If enough people pull enough money out in a short enough period of time, as has been happening recently, we have a market ‘downturn’ or even a ‘crash’.

A ‘crash’ is generally defined as when the overall stock market loses 20% or more of its value in a very short period of time.

Historically, true crashes happen about once every couple decades or so. They are usually seen as being a ‘correction’ in the market. This means that people have found that prices on company shares were a bit too high and stopped buying them until they got to levels that people were again comfortable with.

What always happens is that a time comes when people look at the prices of stock in companies and say to themselves “hey, that stock is getting pretty low, it’s really worth more than that” and they jump back in to the market. More and more people do this, and the market goes back up again.

The very bottom line here is that buying stocks in good American companies is like betting on America to succeed. Do you believe that the United States of America is going to fail? Really, ultimately, completely fail?

Or do you believe that five, 10, 50 years from now there is going to be a United States of America that is still a free republic, remaining a world leader, and that still bases its economy on capitalism and the value of rewarding hard work by both individuals and business?

If so, then you should do exactly what I am doing by keeping the shares of my retirement plan invested in ways that reflect the market.

Despite all the doom and gloom seen on television broadcasts today, I am betting on America.

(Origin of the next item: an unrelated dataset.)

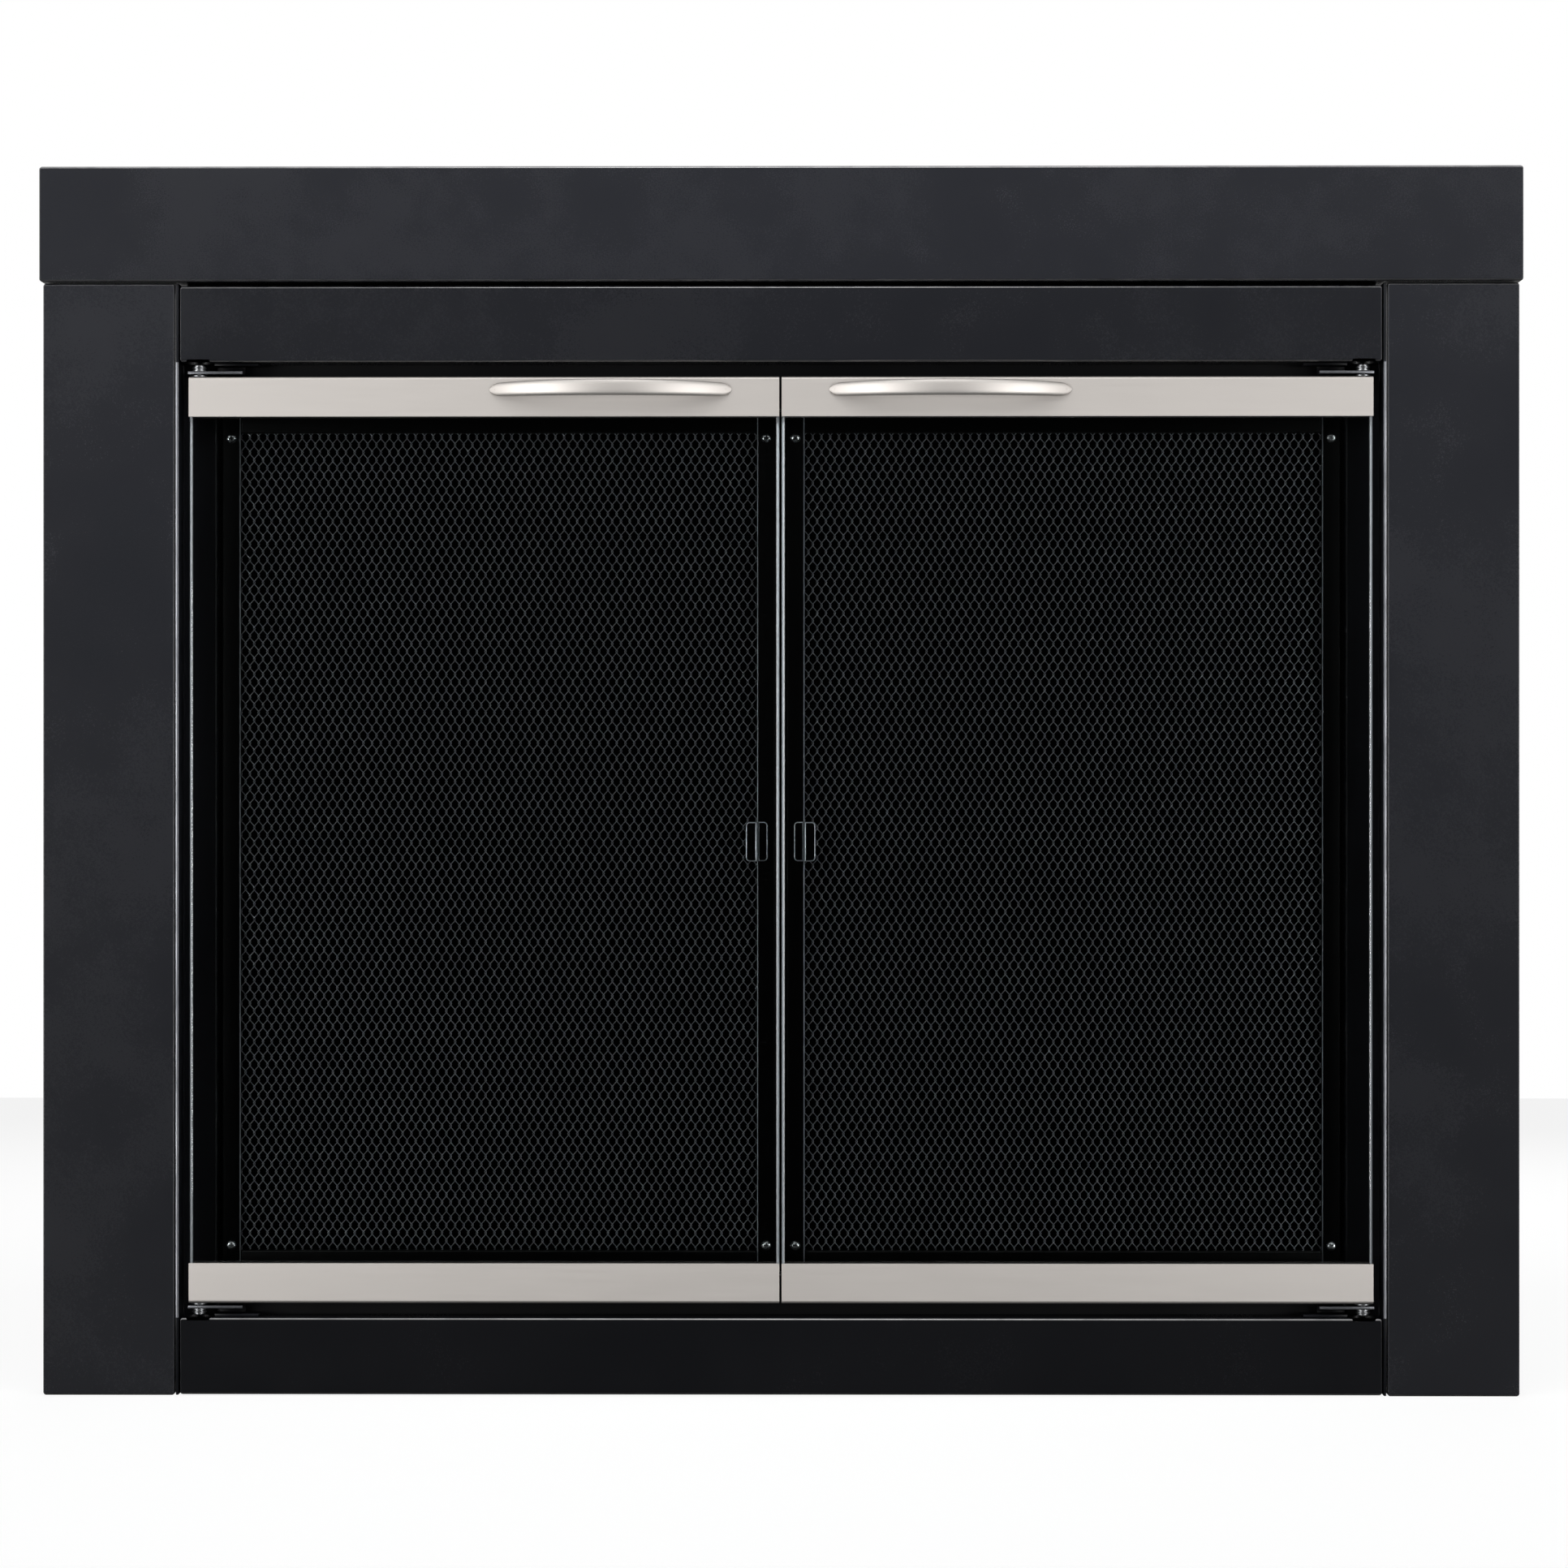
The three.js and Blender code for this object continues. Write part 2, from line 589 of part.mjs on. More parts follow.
function strikePlate() {
  const middle = CATCH_FROM_CENTRE + CATCH_WIDTH / 2;
  const base = HEAD_BOTTOM + CATCH_RISE + (CATCH_HEIGHT - STRIKE_HEIGHT) / 2;
  const outline = roundedRectangle(
    middle - STRIKE_WIDTH / 2, base, middle + STRIKE_WIDTH / 2, base + STRIKE_HEIGHT, CORNER_RADIUS);
  return extrude('y', outline, STRIKE_FRONT, STRIKE_FRONT + STRIKE_THICKNESS);
}

// A magnet housing on the head channel, with its two pole plates showing.
function magneticCatch() {
  const base = HEAD_BOTTOM + CATCH_RISE;
  const middle = CATCH_FROM_CENTRE + CATCH_WIDTH / 2;
  const outline = roundedRectangle(
    CATCH_FROM_CENTRE, base, CATCH_FROM_CENTRE + CATCH_WIDTH, base + CATCH_HEIGHT, CORNER_RADIUS);
  const housing = extrude(
    'y', outline, POLE_FACE + POLE_PROUD, STOP_DEPTH - SEAT_GAP, CATCH_EDGE_RADIUS);
  const poles = [-1, 1].map((side) => {
    const level = base + CATCH_HEIGHT / 2 + (side * POLE_SPACING) / 2;
    return box(
      middle - POLE_WIDTH / 2, middle + POLE_WIDTH / 2,
      POLE_FACE, POLE_FACE + 3 * POLE_PROUD,
      level - POLE_HEIGHT / 2, level + POLE_HEIGHT / 2);
  });
  return join(housing, ...poles);
}

// --------------------------------------------------------------- mesh gates

function gateBar(x0, x1, z0, z1) {
  return extrude('y', rectangle(x0, z0, x1, z1), GATE_FRONT, GATE_BACK, GATE_BAR_ARRIS);
}

// The hinge stile has a pin at each end that turns in the head and the sill.
function gateHingeStile() {
  const stile = gateBar(GATE_OUTER - GATE_BAR_WIDTH, GATE_OUTER, GATE_BOTTOM, GATE_TOP);
  const pins = bar(
    'z', GATE_PIN_X, GATE_PIN_Y, GATE_PIN_RADIUS,
    GATE_BOTTOM - GATE_PIN_LENGTH, GATE_TOP + GATE_PIN_LENGTH);
  return join(stile, pins);
}

function gateMeetingStile() {
  return gateBar(GATE_MEETING, GATE_MEETING + GATE_BAR_WIDTH, GATE_BOTTOM, GATE_TOP);
}

function gateRail(z0) {
  const inner = GATE_MEETING + GATE_BAR_WIDTH + SEAT_GAP;
  const outer = GATE_OUTER - GATE_BAR_WIDTH - SEAT_GAP;
  return gateBar(inner, outer, z0, z0 + GATE_RAIL_HEIGHT);
}

// The gaps of a diamond net that fills a rectangle exactly: whole diamonds
// inside, halves along its edges and quarters in its corners.
function diamondGaps(x0, x1, z0, z1) {
  const halfWidth = (x1 - x0) / NET_COLUMNS / 2;
  const halfHeight = (z1 - z0) / NET_ROWS / 2;
  const toStrand = (halfWidth * halfHeight) / Math.hypot(halfWidth, halfHeight);
  const shrink = 1 - NET_STRAND / 2 / toStrand;
  const corners = [[1, 0], [0, 1], [-1, 0], [0, -1]];
  const gaps = [];
  for (let column = 0; column <= 2 * NET_COLUMNS; column += 1) {
    for (let row = column % 2 === 0 ? 0 : 1; row <= 2 * NET_ROWS; row += 2) {
      const inside = corners.filter(([u, v]) => (
        column + u >= 0 && column + u <= 2 * NET_COLUMNS
        && row + v >= 0 && row + v <= 2 * NET_ROWS));
      if (inside.length === 2) {
        inside.push([0, 0]);
      }
      gaps.push(polygon(inside.map(([u, v]) => [
        x0 + halfWidth * (column + u * shrink),
        z0 + halfHeight * (row + v * shrink),
      ])));
    }
  }
  return gaps;
}

function gateNet() {
  const x0 = GATE_MEETING + GATE_BAR_WIDTH;
  const x1 = GATE_OUTER - GATE_BAR_WIDTH;
  const z0 = GATE_BOTTOM + GATE_RAIL_HEIGHT;
  const z1 = GATE_TOP - GATE_RAIL_HEIGHT;
  const front = GATE_BACK + SEAT_GAP;
  const back = front + NET_THICKNESS;
  const sheet = rectangle(x0 - NET_LAP, z0 - NET_LAP, x1 + NET_LAP, z1 + NET_LAP);
  const gaps = extrude('y', diamondGaps(x0, x1, z0, z1), front - 1, back + 1);
  return cut(extrude('y', sheet, front, back), gaps);
}

// A pull of bent strip: a base on the meeting stile, a riser and a finger
// flange that reaches over the net.
function clipHandle() {
  const base = GATE_FRONT - SEAT_GAP;
  const baseInner = GATE_MEETING + CLIP_BASE_INSET;
  const riser = baseInner + CLIP_BASE_LENGTH;
  const front = base - CLIP_REACH;
  const flangeEnd = riser + CLIP_FLANGE;
  const profile = polygon([
    [baseInner, base],
    [baseInner, base - CLIP_SHEET],
    [riser, base - CLIP_SHEET],
    [riser, front],
    [flangeEnd, front],
    [flangeEnd, front + CLIP_SHEET],
    [riser + CLIP_SHEET, front + CLIP_SHEET],
    [riser + CLIP_SHEET, base],
  ]);
  const bottom = CLIP_CENTRE_HEIGHT - CLIP_HEIGHT / 2;
  const strip = extrude('z', profile, bottom, bottom + CLIP_HEIGHT);
  const outline = roundedRectangle(
    baseInner, bottom, flangeEnd, bottom + CLIP_HEIGHT, CLIP_CORNER_RADIUS);
  return common(strip, extrude('y', outline, front - 1, base + 1));
}

// ------------------------------------------------------- fixing to the wall

const CLAMP_BASE = HEAD_TOP + SEAT_GAP;
const CLAMP_BACK = STOP_DEPTH + CLAMP_REACH;
const CLAMP_BOLT_LEVEL = CLAMP_BASE + CLAMP_BOLT_HEIGHT;

function angleStrap(middle, width, strap, front, back, base, top, uprightAtBack) {
  const upright = uprightAtBack ? [back - strap, back] : [front, front + strap];
  const foot = extrude(
    'z',
    roundedRectangle(middle - width / 2, front, middle + width / 2, back, STRAP_CORNER_RADIUS),
    base, base + strap);
  const leg = extrude(
    'y',
    roundedRectangle(middle - width / 2, base, middle + width / 2, top, STRAP_CORNER_RADIUS),
    ...upright);
  const heel = box(middle - width / 2, middle + width / 2, ...upright, base, base + strap);
  return join(foot, leg, heel);
}

// The strap lies on the head channel and turns up behind the lintel.
function lintelClamp() {
  const strap = angleStrap(
    CLAMP_SPREAD / 2, CLAMP_WIDTH, CLAMP_STRAP,
    STOP_DEPTH, CLAMP_BACK, CLAMP_BASE, CLAMP_BASE + CLAMP_RISE, true);
  const bore = bar(
    'y', CLAMP_SPREAD / 2, CLAMP_BOLT_LEVEL, CLAMP_BOLT_RADIUS + CLAMP_BOLT_CLEARANCE,
    CLAMP_BACK - CLAMP_STRAP - 1, CLAMP_BACK + 1);
  return cut(strap, bore);
}

function clampBolt() {
  const head = CLAMP_BACK + SEAT_GAP;
  const pad = head - CLAMP_BOLT_LENGTH;
  const x = CLAMP_SPREAD / 2;
  return join(
    bar('y', x, CLAMP_BOLT_LEVEL, CLAMP_BOLT_RADIUS, pad, head + 1),
    bar('y', x, CLAMP_BOLT_LEVEL, CLAMP_BOLT_HEAD_CORNERS / 2,
      head, head + CLAMP_BOLT_HEAD_HEIGHT, FACETS.head),
    bar('y', x, CLAMP_BOLT_LEVEL, CLAMP_PAD_RADIUS, pad - CLAMP_PAD_THICKNESS, pad));
}

// The hearth bracket stands behind the sill channel and is screwed down.
function hearthBracket() {
  const front = STOP_DEPTH + SHEET + SEAT_GAP;
  const back = front + HEARTH_REACH;
  const strap = angleStrap(
    HEARTH_SPREAD / 2, HEARTH_WIDTH, HEARTH_STRAP, front, back, 0, HEARTH_RISE, false);
  const hole = bar(
    'z', HEARTH_SPREAD / 2, back - HEARTH_HOLE_INSET, HEARTH_HOLE_RADIUS, -1, HEARTH_STRAP + 1);
  return cut(strap, hole);
}

// ----------------------------------------------------------------- assembly

// A pivot with the rail it turns in. The lower set stands on the lower rail
// and the upper one hangs from the upper rail as its mirror image.
function pivotSet(side, end) {
  const set = new THREE.Group();
  const upper = end === 'upper';
  set.position.z = upper ? UPPER_RAIL_BOTTOM : LOWER_RAIL_TOP;
  set.scale.z = upper ? -1 : 1;
  set.add(
    part(`${side}_${end}_pivot_bracket`, pivotBracket(), zincSteel),
    part(`${side}_${end}_pivot_screw`, pivotScrew(), zincSteel),
    part(`${side}_${end}_pivot_washer`, pivotWasher(), zincSteel),
    part(`${side}_door_${end}_rail`, doorRail(upper ? studHoles() : []), satinNickel),
    part(`${side}_door_${end}_pivot_block`, pivotBlock(), zincSteel),
    part(`${side}_door_${end}_gasket`, gasket(), gasketBlack));
  return set;
}

function buildSide(side) {
  const half = new THREE.Group();
  half.scale.x = side === 'left' ? -1 : 1;
  half.add(
    part(`${side}_stile_panel`, stilePanel(), blackPowderCoat),
    part(`${side}_jamb_channel`, jambChannel(), charcoalPaint),
    pivotSet(side, 'upper'),
    pivotSet(side, 'lower'),
    part(`${side}_door_glass`, glassPane(), clearGlass),
    part(`${side}_door_handle`, bowHandle(), satinNickel),
    part(`${side}_door_strike_plate`, strikePlate(), zincSteel),
    part(`${side}_magnetic_catch`, magneticCatch(), charcoalPaint),
    part(`${side}_gate_hinge_stile`, gateHingeStile(), charcoalPaint),
    part(`${side}_gate_meeting_stile`, gateMeetingStile(), charcoalPaint),
    part(`${side}_gate_upper_rail`, gateRail(GATE_TOP - GATE_RAIL_HEIGHT), charcoalPaint),
    part(`${side}_gate_lower_rail`, gateRail(GATE_BOTTOM), charcoalPaint),
    part(`${side}_gate_net`, gateNet(), wireBlack),
    part(`${side}_gate_clip`, clipHandle(), charcoalPaint),
    part(`${side}_lintel_clamp`, lintelClamp(), zincSteel),
    part(`${side}_clamp_bolt`, clampBolt(), zincSteel),
    part(`${side}_hearth_bracket`, hearthBracket(), zincSteel));
  return half;
}

const layout = new THREE.Group();
layout.add(
  part('header_panel', headerPanel(), blackPowderCoat),
  part('upper_rail_panel', upperRailPanel(), blackPowderCoat),
  part('lower_rail_panel', lowerRailPanel(), blackPowderCoat),
  part('head_channel', headChannel(), charcoalPaint),
  part('sill_channel', sillChannel(), charcoalPaint),
  buildSide('left'),
  buildSide('right'));

// Centre the depth on the assembly's own box.
const extent = new THREE.Box3().setFromObject(layout);
layout.position.y = -(extent.min.y + extent.max.y) / 2;

const fireplaceDoor = new THREE.Group();
fireplaceDoor.add(layout);

export default fireplaceDoor;
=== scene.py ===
"""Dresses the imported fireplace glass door: bent and powder-coated sheet,
satin nickel rails, pencil-edged glass and woven wire screens.

Lengths are written in millimetres on the right-hand side of the door, with
y = 0 at the front face of the stile panels, and are carried to metres in the
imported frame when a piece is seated.
"""

import json
import math

import bmesh
import bpy
from mathutils import Matrix, Vector

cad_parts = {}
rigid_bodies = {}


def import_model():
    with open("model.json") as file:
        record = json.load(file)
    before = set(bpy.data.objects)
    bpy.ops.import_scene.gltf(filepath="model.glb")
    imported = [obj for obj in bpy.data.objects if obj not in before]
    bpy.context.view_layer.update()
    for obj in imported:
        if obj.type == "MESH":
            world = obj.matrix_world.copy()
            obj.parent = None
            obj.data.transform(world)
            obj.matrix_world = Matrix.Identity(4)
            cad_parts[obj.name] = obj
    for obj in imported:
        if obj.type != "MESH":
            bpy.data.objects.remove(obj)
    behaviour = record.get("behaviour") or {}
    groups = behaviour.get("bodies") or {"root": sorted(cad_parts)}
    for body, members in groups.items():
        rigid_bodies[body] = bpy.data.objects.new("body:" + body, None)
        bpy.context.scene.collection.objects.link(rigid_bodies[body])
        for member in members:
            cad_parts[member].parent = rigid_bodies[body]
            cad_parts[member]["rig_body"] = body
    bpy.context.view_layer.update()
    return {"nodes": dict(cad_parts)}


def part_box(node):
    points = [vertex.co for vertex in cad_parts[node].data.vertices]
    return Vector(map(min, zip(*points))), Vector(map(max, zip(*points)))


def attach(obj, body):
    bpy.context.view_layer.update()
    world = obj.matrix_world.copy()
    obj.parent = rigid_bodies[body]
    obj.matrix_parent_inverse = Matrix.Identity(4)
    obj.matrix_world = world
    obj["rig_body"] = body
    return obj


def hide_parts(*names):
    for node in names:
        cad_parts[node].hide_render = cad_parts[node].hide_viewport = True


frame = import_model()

MM = 0.001
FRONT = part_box("left_stile_panel")[0].y
SIDES = {"left": -1, "right": 1}

# ------------------------------------------------------------- surround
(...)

Despite a few hiccups along the way, she has never, ever let me down in the long term of my 47 year life.

She might struggle for a bit over the next few months, even the next few years, while some details are worked out and some badly run companies are weeded out.

We might even suffer a bit more should Barack Obama get elected and Democrats control Congress, thus raising our taxes and our spending and worsening our situation in those next few years.

But in the long run of the next decade or so, she will be back strong, of that I have no doubts. The bottom line for me is that I’m staying in the market, I’m betting on America.